Hogwood-Blofeld put down the phone and opened his safe. It contained three items: the keys to the SPECTRE doomsday machine; some vials of Plutonium 239 and Karl Richter's second recording of the Matthew Passion, undertaken in the last year or so of his life (1979). A note from Counter-Intelligence was attached to the box-set.

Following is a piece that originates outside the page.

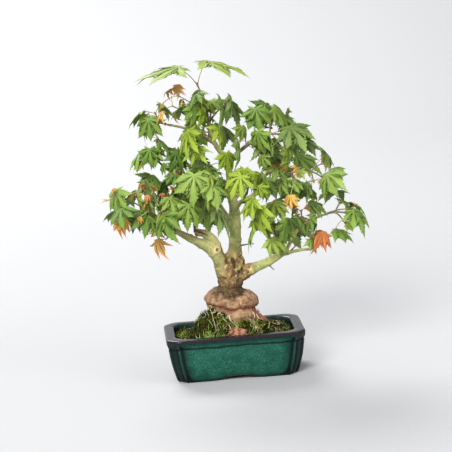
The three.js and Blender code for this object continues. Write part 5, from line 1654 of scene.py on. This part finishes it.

`It would be easy to decry this account as Bach being performed like Bruckner. If such a throwaway line has any relevance here, it refers to the breadth, power and concentration of this signal event. How musical this performance is - it is the complete opposite of a pallid, dry-as-dust skip-through by modern-day practitioners who have no metaphysical connection whatsoever with the music. Consider the array of soloists. It's stellar. The only weak link on paper is Peter Schreier and he minimises his gritty tone even if he is in worse voice, comparatively speaking, than what he was for Karajan in 1972. Edith Mathis and Janet Baker are a more heavenly duo than the Discouri. Dietrich Fischer Dieskau is always at his best in Bach: there is no suggestion he is going to unleash `Die Forelle' at any given moment. A large chorus is used but its diction and dedication cannot be gainsaid: its members are clearly swept up in the fervour of Bach's vision of Good Friday. The warm analogue recording is in the best traditions of Deutsche Grammophon; it's perfectly balanced. Something rare and wonderful occurs on the third disc. As memorable as the performance has been hitherto, it deepens out with `Ach Golgotha'. One can actually hear the change and it continues unabated to the closing bar of 'Wir Setzen Uns Mit Tränen Nieder'. This is no mere performance of a set-score. It is a religious rite. If Transubstantiation has ever occurred outside the Mass - in the sense of channelling the salvific power of Golgotha - it's here. Not even the Klemperer operates in the same dynamic. The stillness of 'Nun Ist Der' can only be likened to the Deposition from the Cross by Rogier van der Weyden where St John and the Women behold the Dead Christ in the gloom. Consumatus est.'
Mmmmh, it sounds impressive in its own way, Hogwood-Blofeld thought covertly to himself. A courier took it down to the dungeon. Shortly afterwards, there was a knock on the door. It was a pale-faced Rene Jacobs.
"Here you go, Number One!" he squeaked. "A signed confession from Father Melchizedek. You'll need to defrock him in the very least. And I want to make a confession myself too! Where do you want me to start?